De Pauw said that the New World was unfit for human habitation because it was "so ill-favored by nature that all it contains is either degenerate or monstrous". He asserted that, "the earth, full of putrefaction, was flooded with lizards, snakes, serpents, reptiles and insects". Taking a long-term perspective, he announced that he was, "certain that the conquest of the New World...has been the greatest of all misfortunes to befall mankind."
The theory made it easier for its proponents to argue that the natural environment of the United States would prevent it from ever producing a true culture. Echoing de Pauw, the French Encyclopedist Abbé Raynal wrote in 1770, "America has not yet produced a good poet, an able mathematician, one man of genius in a single art or a single science". The theory was debated and rejected by early American thinkers such as Alexander Hamilton, Benjamin Franklin, and Thomas Jefferson; Jefferson, in his Notes on the State of Virginia, provided a detailed rebuttal of de Buffon from a scientific point of view.
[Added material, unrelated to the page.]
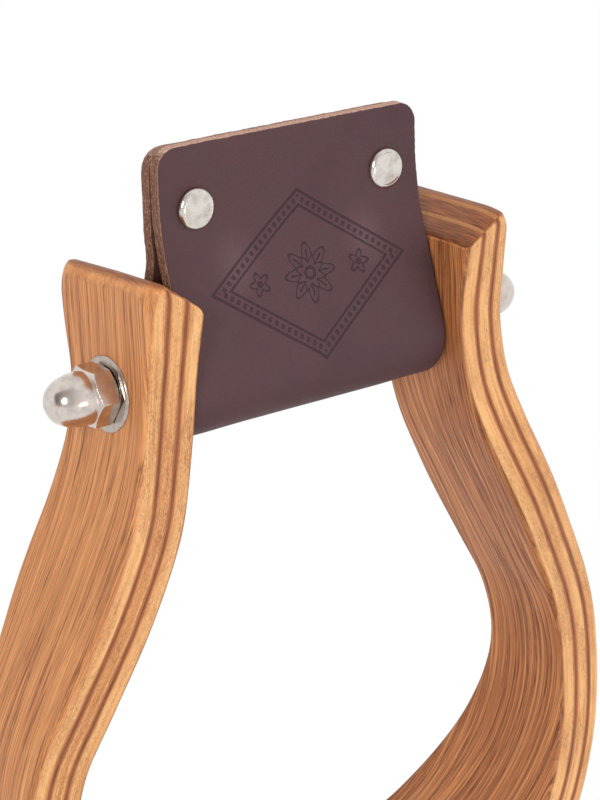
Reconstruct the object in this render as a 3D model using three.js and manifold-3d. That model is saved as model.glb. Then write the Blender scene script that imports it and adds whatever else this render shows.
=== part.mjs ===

Hamilton also vigorously rebuked the idea in Federalist No. 11.
One critic, citing Raynal's ideas, suggests that it was specifically extended to the Thirteen Colonies that would become the United States.
Roger suggests that the idea of degeneracy posited a symbolic, as well as a scientific, America that would evolve beyond the original thesis. He argues that Buffon's ideas formed the root of a "stratification of negative discourses" that has recurred throughout the history of the two countries' relationship.